I recommend storing these in a shoe box, to protect them when you aren't wearing them. If you have any glitter come loose in noticeable areas, use step 12 to patch up the spots.
Have fun with them! If you do recreate these, please email me an image and I'll share them on my Facebook page, and on a blog post! email@example.com
OTHER DECORATIVE OPTIONS:
- Instead of glitter, use metallic confetti! A large bag goes a long way. You can find this around New Year's Eve or online
- A glittery alternative to confetti is that sparkly faux snow. Not the fabric or the spray, but the kind you can sprinkle on things. You should be able to find this around the Winter holidays, or online
- Use colored sand! It's a similar consistency to glitter and should adhere fine.
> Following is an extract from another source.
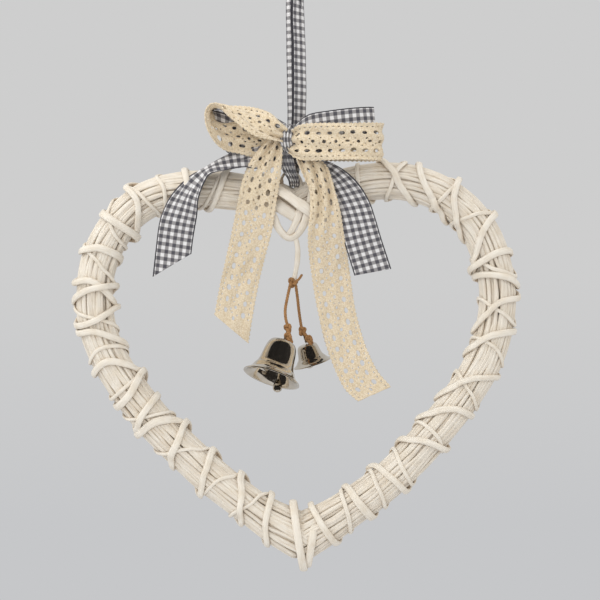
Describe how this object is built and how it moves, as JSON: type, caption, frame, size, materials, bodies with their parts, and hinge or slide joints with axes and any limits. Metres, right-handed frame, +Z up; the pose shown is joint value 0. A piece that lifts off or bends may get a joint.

You might want to use a Matte Mod Podge instead of the glossy if you want to keep the flat color of the sand. However, you can use the gloss too
- Use tiny seed beads. This would be neat for a huichol art inspired design
- Use your imagination...
I plan on wearing my silver boots for League of Space Pirates costumes, as Chroma. The word "chroma" basically means "a quality of color combining hue and saturation". My outfits don't normally have much if any chroma, but they do have a lot of sparkle...or chrome. Our color palette for the band is red, silver, grey, black, and white. I love wearing red makeup, because it's unexpected. The outfit below is a play on a few costume ideas I had. I already have the corset, several large statement necklaces fit for a Space Pirate, a similar fascinator that I did make, the gun, a similar skirt, and similar gloves. I plan on making or buying a bustle similar to the one I altered below, and making a weapons holster. You can wear the boots with a non-costume outfit. I probably will! They are too divine not to try them with other things!